## begin

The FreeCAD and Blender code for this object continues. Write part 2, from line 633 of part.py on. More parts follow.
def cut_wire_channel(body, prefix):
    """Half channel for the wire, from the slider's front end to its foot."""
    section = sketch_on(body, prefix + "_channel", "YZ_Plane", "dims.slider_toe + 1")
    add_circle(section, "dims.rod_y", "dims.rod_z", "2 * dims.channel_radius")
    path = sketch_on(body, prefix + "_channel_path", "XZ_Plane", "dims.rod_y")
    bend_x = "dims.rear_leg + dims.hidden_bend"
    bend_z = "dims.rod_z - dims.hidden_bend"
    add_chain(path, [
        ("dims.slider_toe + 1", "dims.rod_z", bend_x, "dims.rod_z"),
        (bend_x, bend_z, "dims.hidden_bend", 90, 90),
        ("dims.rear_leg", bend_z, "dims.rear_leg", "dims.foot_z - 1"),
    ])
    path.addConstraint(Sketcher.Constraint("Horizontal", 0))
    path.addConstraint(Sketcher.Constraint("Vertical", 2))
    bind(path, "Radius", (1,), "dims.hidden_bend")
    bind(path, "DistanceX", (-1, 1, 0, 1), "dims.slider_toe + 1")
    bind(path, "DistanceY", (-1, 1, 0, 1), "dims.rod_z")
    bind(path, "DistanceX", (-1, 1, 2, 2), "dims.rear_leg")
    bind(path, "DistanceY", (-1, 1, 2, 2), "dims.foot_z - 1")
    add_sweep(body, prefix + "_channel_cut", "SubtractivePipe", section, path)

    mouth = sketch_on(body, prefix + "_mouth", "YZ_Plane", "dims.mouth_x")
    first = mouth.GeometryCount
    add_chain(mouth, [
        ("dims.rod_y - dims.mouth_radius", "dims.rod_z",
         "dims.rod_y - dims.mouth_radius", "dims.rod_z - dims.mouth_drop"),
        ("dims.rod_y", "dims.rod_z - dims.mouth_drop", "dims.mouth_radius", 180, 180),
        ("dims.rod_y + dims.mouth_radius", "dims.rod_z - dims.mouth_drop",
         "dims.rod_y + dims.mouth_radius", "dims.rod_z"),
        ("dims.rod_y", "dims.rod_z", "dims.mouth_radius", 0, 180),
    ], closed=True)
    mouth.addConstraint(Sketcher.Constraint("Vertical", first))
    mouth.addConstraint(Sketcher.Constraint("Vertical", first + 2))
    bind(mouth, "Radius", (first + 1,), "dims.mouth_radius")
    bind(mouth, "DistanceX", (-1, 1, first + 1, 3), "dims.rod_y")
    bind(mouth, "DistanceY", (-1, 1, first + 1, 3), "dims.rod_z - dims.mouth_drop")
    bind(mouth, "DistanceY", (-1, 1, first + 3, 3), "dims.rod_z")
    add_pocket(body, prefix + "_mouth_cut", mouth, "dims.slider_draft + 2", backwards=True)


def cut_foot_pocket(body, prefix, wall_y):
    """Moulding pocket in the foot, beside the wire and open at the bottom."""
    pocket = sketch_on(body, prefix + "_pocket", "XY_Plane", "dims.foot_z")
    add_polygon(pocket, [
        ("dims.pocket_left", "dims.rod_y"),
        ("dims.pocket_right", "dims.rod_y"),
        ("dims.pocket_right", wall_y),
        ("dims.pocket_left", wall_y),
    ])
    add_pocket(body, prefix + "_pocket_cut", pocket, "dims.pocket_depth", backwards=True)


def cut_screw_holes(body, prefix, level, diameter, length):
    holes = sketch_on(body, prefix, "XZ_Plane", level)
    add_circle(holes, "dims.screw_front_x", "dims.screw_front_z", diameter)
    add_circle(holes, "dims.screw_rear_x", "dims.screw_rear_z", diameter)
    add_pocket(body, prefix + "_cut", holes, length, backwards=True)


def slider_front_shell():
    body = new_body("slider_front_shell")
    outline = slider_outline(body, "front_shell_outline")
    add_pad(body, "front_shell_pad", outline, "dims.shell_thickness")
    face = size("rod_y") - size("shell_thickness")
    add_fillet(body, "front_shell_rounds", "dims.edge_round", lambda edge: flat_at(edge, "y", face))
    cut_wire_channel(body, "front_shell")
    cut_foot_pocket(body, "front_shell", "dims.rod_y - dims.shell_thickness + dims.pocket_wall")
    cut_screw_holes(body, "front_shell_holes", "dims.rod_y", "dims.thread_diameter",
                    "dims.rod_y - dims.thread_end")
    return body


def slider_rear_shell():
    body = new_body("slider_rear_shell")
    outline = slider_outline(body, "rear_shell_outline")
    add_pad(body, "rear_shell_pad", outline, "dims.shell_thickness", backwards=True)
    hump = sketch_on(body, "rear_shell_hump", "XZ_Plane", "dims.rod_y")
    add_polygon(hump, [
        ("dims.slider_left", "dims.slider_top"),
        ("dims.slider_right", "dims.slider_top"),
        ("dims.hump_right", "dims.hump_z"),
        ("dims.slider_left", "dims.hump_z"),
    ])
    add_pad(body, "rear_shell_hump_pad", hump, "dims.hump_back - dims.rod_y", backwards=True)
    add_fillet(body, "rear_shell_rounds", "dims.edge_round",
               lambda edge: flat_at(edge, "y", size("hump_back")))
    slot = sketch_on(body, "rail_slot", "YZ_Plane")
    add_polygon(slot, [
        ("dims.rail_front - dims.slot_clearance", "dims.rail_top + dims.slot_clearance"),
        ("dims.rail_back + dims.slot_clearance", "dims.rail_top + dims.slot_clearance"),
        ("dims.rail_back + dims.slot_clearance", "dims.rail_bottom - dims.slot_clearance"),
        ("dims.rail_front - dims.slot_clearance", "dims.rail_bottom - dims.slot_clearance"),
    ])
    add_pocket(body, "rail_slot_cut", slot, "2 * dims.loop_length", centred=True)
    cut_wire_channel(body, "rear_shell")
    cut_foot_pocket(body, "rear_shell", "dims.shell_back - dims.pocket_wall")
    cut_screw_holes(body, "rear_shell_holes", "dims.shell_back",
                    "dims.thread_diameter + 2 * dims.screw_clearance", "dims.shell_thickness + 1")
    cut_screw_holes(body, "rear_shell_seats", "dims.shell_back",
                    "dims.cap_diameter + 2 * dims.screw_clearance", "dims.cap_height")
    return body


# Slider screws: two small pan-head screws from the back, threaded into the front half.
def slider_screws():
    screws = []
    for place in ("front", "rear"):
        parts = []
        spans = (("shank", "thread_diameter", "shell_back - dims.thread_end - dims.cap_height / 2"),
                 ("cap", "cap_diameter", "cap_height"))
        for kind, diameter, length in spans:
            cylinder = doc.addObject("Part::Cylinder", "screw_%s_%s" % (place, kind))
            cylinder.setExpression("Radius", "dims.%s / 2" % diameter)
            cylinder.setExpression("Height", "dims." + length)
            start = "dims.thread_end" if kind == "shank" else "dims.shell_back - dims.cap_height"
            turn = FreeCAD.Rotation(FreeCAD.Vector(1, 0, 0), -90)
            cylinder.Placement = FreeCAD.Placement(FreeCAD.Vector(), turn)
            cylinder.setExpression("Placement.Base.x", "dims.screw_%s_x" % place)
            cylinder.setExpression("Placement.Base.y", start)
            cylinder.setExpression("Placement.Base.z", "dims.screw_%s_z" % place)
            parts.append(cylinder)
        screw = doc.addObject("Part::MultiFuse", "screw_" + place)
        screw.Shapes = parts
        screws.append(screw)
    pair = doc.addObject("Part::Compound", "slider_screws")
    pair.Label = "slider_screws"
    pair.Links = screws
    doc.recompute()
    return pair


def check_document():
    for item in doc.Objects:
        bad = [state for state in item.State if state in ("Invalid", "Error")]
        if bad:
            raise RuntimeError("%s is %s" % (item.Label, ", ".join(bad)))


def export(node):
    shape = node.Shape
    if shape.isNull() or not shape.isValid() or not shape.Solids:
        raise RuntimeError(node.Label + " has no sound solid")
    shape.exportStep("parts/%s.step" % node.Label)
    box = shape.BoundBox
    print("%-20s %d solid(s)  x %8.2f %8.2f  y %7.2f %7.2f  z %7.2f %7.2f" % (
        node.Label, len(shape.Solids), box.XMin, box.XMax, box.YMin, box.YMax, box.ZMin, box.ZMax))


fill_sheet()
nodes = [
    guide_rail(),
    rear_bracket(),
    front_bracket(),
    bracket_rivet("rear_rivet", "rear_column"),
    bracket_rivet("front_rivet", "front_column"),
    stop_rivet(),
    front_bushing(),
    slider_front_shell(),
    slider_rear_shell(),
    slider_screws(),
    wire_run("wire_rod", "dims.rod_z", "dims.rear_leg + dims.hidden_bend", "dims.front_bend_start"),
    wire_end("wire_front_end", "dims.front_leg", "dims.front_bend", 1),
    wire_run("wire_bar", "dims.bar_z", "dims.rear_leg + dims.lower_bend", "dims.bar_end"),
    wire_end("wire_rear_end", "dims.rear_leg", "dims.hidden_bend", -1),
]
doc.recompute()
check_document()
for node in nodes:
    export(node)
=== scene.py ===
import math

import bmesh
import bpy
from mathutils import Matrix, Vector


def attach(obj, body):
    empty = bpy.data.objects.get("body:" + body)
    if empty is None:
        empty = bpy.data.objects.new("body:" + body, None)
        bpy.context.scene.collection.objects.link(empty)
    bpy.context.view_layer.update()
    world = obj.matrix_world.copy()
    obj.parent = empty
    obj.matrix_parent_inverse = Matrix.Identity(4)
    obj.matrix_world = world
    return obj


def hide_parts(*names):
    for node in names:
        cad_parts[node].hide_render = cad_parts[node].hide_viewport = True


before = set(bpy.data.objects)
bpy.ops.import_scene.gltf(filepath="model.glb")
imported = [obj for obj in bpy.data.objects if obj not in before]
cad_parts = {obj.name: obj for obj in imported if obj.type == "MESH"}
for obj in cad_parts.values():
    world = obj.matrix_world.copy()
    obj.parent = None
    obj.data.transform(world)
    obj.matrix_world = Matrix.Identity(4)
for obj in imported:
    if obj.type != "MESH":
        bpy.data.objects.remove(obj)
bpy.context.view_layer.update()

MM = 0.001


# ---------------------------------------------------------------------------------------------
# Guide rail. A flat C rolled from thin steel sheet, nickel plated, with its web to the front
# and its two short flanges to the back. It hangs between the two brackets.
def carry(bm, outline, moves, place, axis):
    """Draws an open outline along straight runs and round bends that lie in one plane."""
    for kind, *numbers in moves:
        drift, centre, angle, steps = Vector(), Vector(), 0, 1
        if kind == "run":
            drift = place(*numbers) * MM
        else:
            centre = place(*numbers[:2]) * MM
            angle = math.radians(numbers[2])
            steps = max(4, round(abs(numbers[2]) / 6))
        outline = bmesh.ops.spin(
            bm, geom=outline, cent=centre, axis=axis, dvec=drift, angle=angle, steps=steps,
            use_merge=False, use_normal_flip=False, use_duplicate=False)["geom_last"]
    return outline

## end

§ Exercise brief: Retype exactly, and only, the lines from the one containing "fill_sheet()" through the one containing "bpy.data.objects.remove(obj)", both included.

§ Task response:
fill_sheet()
nodes = [
    guide_rail(),
    rear_bracket(),
    front_bracket(),
    bracket_rivet("rear_rivet", "rear_column"),
    bracket_rivet("front_rivet", "front_column"),
    stop_rivet(),
    front_bushing(),
    slider_front_shell(),
    slider_rear_shell(),
    slider_screws(),
    wire_run("wire_rod", "dims.rod_z", "dims.rear_leg + dims.hidden_bend", "dims.front_bend_start"),
    wire_end("wire_front_end", "dims.front_leg", "dims.front_bend", 1),
    wire_run("wire_bar", "dims.bar_z", "dims.rear_leg + dims.lower_bend", "dims.bar_end"),
    wire_end("wire_rear_end", "dims.rear_leg", "dims.hidden_bend", -1),
]
doc.recompute()
check_document()
for node in nodes:
    export(node)
=== scene.py ===
import math

import bmesh
import bpy
from mathutils import Matrix, Vector


def attach(obj, body):
    empty = bpy.data.objects.get("body:" + body)
    if empty is None:
        empty = bpy.data.objects.new("body:" + body, None)
        bpy.context.scene.collection.objects.link(empty)
    bpy.context.view_layer.update()
    world = obj.matrix_world.copy()
    obj.parent = empty
    obj.matrix_parent_inverse = Matrix.Identity(4)
    obj.matrix_world = world
    return obj


def hide_parts(*names):
    for node in names:
        cad_parts[node].hide_render = cad_parts[node].hide_viewport = True


before = set(bpy.data.objects)
bpy.ops.import_scene.gltf(filepath="model.glb")
imported = [obj for obj in bpy.data.objects if obj not in before]
cad_parts = {obj.name: obj for obj in imported if obj.type == "MESH"}
for obj in cad_parts.values():
    world = obj.matrix_world.copy()
    obj.parent = None
    obj.data.transform(world)
    obj.matrix_world = Matrix.Identity(4)
for obj in imported:
    if obj.type != "MESH":
        bpy.data.objects.remove(obj)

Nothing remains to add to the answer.